There was a potential catch, though. The more “timeless” the product is, the more expensive it tends to be. That “New Jackie” bag, for example, with its smooth leather body and golden-hued and bamboo accents cost upwards of $2,000. That was about twice the price-tag of its canvas-coated logo-centric tote bags. “Asking customers to trade up during a downturn might sound crazy,” Bloomberg asserted, “but was working for Gucci.” The brand’s sales for the first half of 2009 were down quite a bit less than the industry average – 3.7 percent versus 15 percent. (Fast forward to March 2023 and prices for Gucci’s Jackie 1961 bags range from $2,950 to upward of $30,000, depending on the size/materials.)

The shunning of seasonal, trend-specific – and often heavily logo-ed – wares and the corresponding shifts in marketing messaging that unfolded during times of market discord went beyond Gucci, and in fact, the success of exercising aversion to non-classic accessories and trend-centric garments was demonstrated no better than by Hermès and its staple leather goods throughout the recession. The 186-year-old luxury brand and its $10,000-plus Birkin bags “was one of a handful of luxury brands that not only weathered the global financial crisis but thrived,” Newsweek asserted in 2010.

“Most fashion houses slumped [in 2009], Bain & Company echoed, with the overall luxury market falling for the first time ever during the recession.” As a whole, sales in the luxury fashion market dropped 10 percent in the U.S. and 8 percent worldwide in 2009. Hermès, however, saw its sales increase by 8.5 percent for the year, and by 11 percent in the fourth quarter.
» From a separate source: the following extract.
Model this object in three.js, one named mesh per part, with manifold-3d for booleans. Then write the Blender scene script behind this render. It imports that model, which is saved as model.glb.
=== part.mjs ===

Its secret? “Rather than slash prices, follow fashion, or go downmarket, Hermès decided to focus on what it does best: produce expensive but timeless classics with unimpeachable quality that will last a lifetime,” Newsweek’s Jonathan Tepperman wrote.
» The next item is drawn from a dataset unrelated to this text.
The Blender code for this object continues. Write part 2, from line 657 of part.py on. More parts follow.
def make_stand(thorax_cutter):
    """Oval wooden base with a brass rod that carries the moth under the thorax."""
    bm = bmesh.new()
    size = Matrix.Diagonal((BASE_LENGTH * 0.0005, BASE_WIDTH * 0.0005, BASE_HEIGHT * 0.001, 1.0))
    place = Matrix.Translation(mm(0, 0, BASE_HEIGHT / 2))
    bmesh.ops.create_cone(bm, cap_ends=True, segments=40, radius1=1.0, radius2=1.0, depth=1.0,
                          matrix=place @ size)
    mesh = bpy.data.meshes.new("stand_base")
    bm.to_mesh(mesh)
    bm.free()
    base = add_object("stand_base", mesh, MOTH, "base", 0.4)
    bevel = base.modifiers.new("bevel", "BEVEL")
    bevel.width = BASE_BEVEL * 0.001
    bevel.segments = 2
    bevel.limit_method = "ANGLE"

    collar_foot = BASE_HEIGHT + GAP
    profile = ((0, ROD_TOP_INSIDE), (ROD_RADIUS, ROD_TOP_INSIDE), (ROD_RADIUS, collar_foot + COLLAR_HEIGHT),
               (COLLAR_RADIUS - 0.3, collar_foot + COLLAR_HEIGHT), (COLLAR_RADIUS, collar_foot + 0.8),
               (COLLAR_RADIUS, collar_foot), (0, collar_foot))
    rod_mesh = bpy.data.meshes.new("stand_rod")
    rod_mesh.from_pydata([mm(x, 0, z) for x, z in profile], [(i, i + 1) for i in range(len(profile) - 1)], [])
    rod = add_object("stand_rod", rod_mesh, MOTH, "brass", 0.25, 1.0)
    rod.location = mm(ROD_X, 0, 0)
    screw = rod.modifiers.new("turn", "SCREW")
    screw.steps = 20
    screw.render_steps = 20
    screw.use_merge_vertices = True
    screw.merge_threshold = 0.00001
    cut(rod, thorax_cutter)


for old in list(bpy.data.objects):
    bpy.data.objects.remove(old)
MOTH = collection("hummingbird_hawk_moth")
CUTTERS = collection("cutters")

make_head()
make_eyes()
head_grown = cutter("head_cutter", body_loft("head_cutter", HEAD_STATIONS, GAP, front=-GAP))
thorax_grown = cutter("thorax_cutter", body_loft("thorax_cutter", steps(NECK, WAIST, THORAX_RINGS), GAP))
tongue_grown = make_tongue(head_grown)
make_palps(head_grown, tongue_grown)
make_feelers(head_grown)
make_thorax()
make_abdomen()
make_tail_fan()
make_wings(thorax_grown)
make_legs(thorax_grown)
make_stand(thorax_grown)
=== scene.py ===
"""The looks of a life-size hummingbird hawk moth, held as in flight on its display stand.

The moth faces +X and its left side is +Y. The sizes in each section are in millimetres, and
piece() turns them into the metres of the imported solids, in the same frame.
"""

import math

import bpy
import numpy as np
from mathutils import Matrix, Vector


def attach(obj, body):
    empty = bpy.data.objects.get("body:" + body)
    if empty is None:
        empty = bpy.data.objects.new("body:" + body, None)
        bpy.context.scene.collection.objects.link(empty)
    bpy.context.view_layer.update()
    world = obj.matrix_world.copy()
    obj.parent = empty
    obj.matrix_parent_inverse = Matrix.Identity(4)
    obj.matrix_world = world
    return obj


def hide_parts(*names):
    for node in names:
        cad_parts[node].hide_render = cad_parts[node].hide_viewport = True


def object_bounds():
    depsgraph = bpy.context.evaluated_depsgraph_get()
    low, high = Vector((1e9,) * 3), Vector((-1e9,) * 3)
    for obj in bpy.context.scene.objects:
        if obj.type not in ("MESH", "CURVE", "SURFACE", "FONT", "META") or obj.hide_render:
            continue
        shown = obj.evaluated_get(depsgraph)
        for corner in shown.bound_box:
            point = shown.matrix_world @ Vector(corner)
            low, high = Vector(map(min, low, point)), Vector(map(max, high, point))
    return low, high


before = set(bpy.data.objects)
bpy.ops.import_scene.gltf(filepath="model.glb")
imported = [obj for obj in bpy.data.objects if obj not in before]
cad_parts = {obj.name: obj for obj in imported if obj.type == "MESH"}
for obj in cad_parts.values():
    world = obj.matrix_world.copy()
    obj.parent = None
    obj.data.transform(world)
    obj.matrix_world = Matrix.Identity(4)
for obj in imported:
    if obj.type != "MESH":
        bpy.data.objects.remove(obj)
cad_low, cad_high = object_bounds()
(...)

It turns out that the decade-long recession and the corresponding drop in luxury goods sales was not a sign that consumer spending on luxury goods was falling out of favor entirely. “Buyers became more discerning, opting to move away from conspicuous consumption, fat logos, and lively colors,” HSBC analyst Erwan Rambourg stated. In other words, consumers were not eschewing luxury, but were rejecting ostentatious displays and favoring “tried-and-true stalwarts,” instead. And that was good news for entities like Hermès, which has similarly fared relatively well in the midst and wake of the COVID-19 pandemic.

LVMH Moët Hennessy Louis Vuitton chairman Bernard Arnault – who, in an earnings call in January 2009 announced that the Paris-based conglomerate would largely pull back from its aggressive bottom-line expansion, which relied heavily on more accessible offerings, often adorned with its famed Toile Monogram – put it well: “With the [financial] crisis, bling bling is passé.” The brands that understood this and acted on it, whether such a trajectory was born from a trend perspective, as was the case for Gucci and Louis Vuitton, or whether it followed from a more longstanding traditional one (i.e., Hermès), were rewarded, while those around them – such as Versace, which was busy shuttering stores – suffered under the strain.

As for Hermès, its artistic director Pierre-Alexis Dumas said at the time that “Hermès is not about trendy. It is not even a fashion house.” That precise focus, it seems, is exactly how you weather a financial storm.

This article was initially published in September 2017 and has been modified to update timing, and note the re-release of (and prices for) Gucci’s Jackie bag and the impact of the COVID-19 pandemic on Hermès.